L'apprentissage présenterait "des effets d'aubaine"

Ce succès du dispositif coûte cher à l’Etat, et les chiffres divergent. Le rapport de l’Igas et de l’Igf chiffre les dispositifs de soutien à l’apprentissage à 14 milliards d’euros en 2022. Mais pour l’économiste Bruno Cocquet, dans une note publiée en juin 2023 titrée "Apprentissage: un bilan des années folles", le coût budgétaire serait de l’ordre de 16 milliards d'euros en 2021 et 20 milliars d'euros en 2022.

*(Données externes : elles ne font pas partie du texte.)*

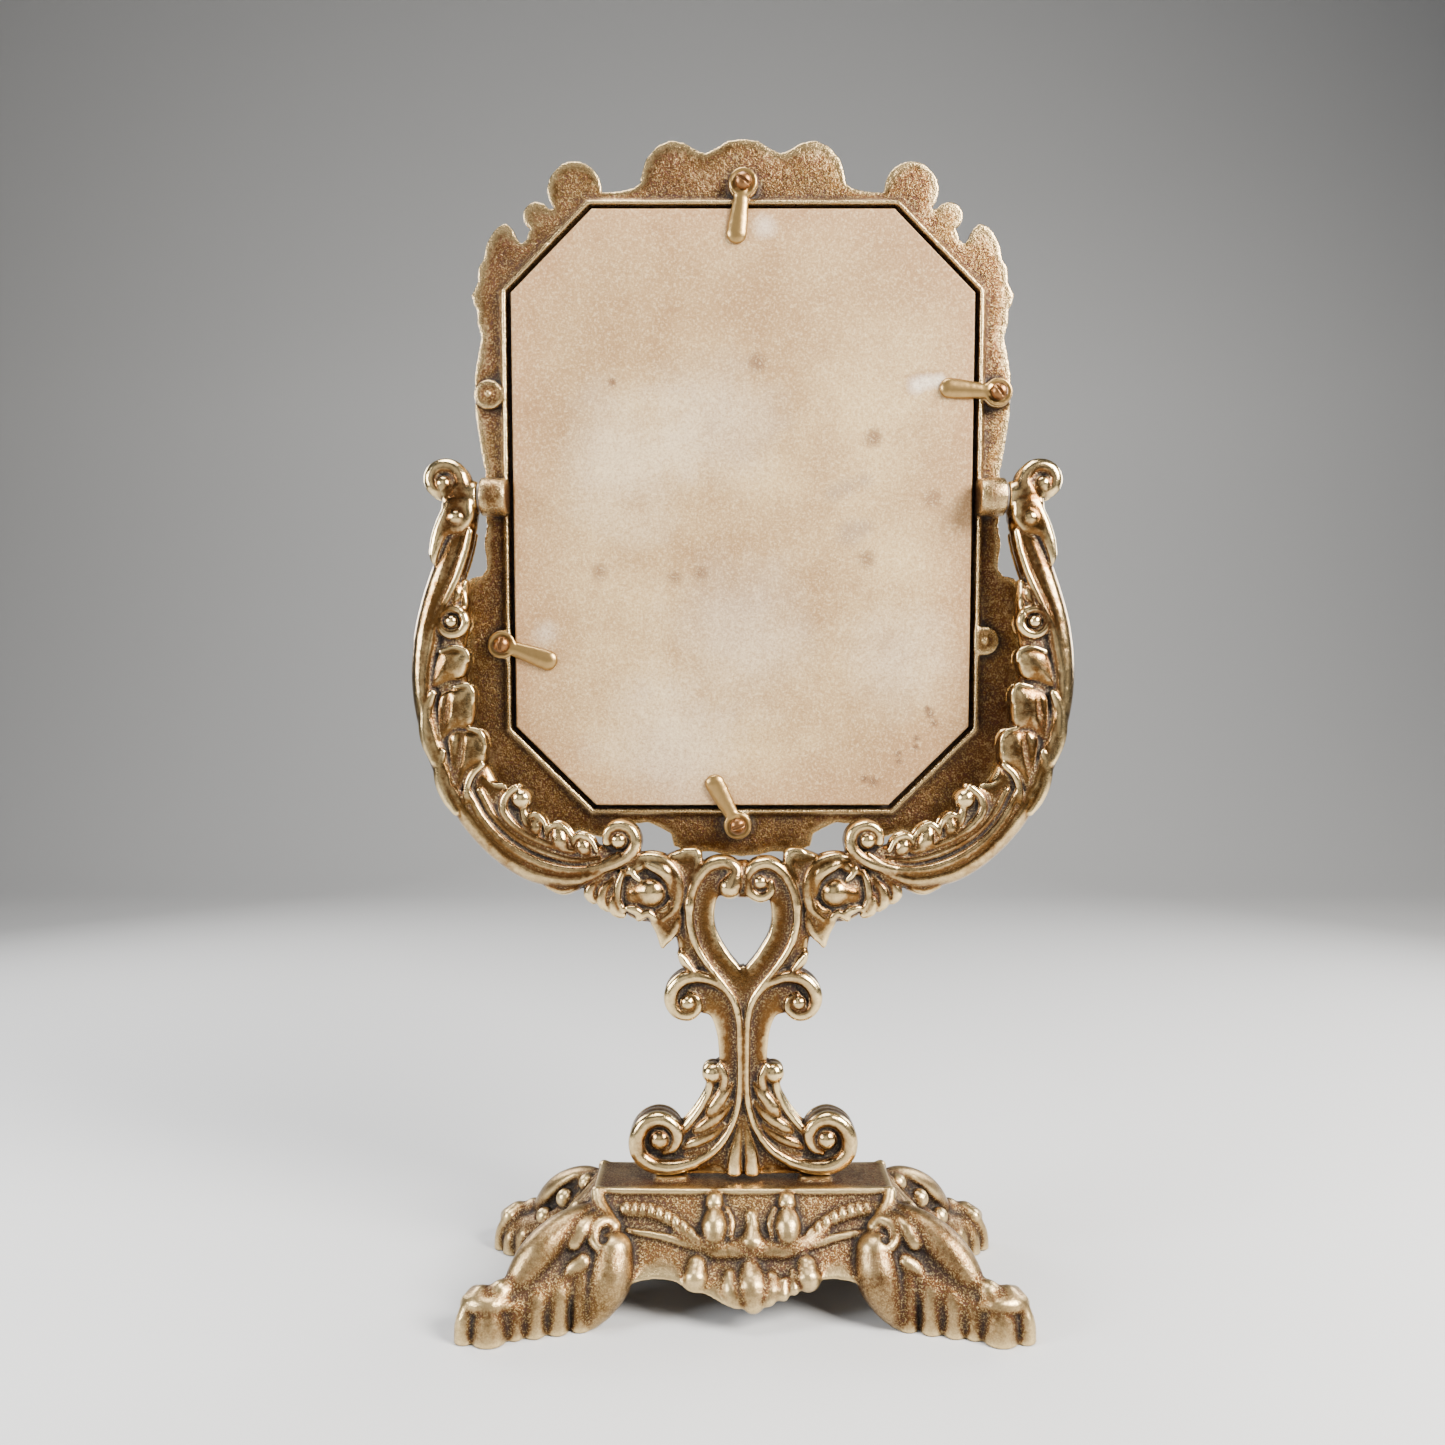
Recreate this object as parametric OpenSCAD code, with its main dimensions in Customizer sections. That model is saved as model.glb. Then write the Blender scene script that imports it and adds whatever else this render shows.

Le PFLSS justifie ces mesures en plusieurs points. D’abord, les dépenses de formation ayant "doublé entre 2018 et 2022", ce dispositif est devenu "particulièrement attractif fiscalement". Par ailleurs, le régime social applicable à l’apprentissage "présente des effets d’aubaine", notamment pour les élèves de l’enseignement supérieur. Enfin, pour le gouvernement, l’absence totale de prélèvements sociaux CSG-CRDS ne se justifie pas dans la mesure où certaines rémunérations sont relativement élevées, et que ces prélèvements sont en principe "universels" puisqu’ils portent sur la totalité des rémunérations.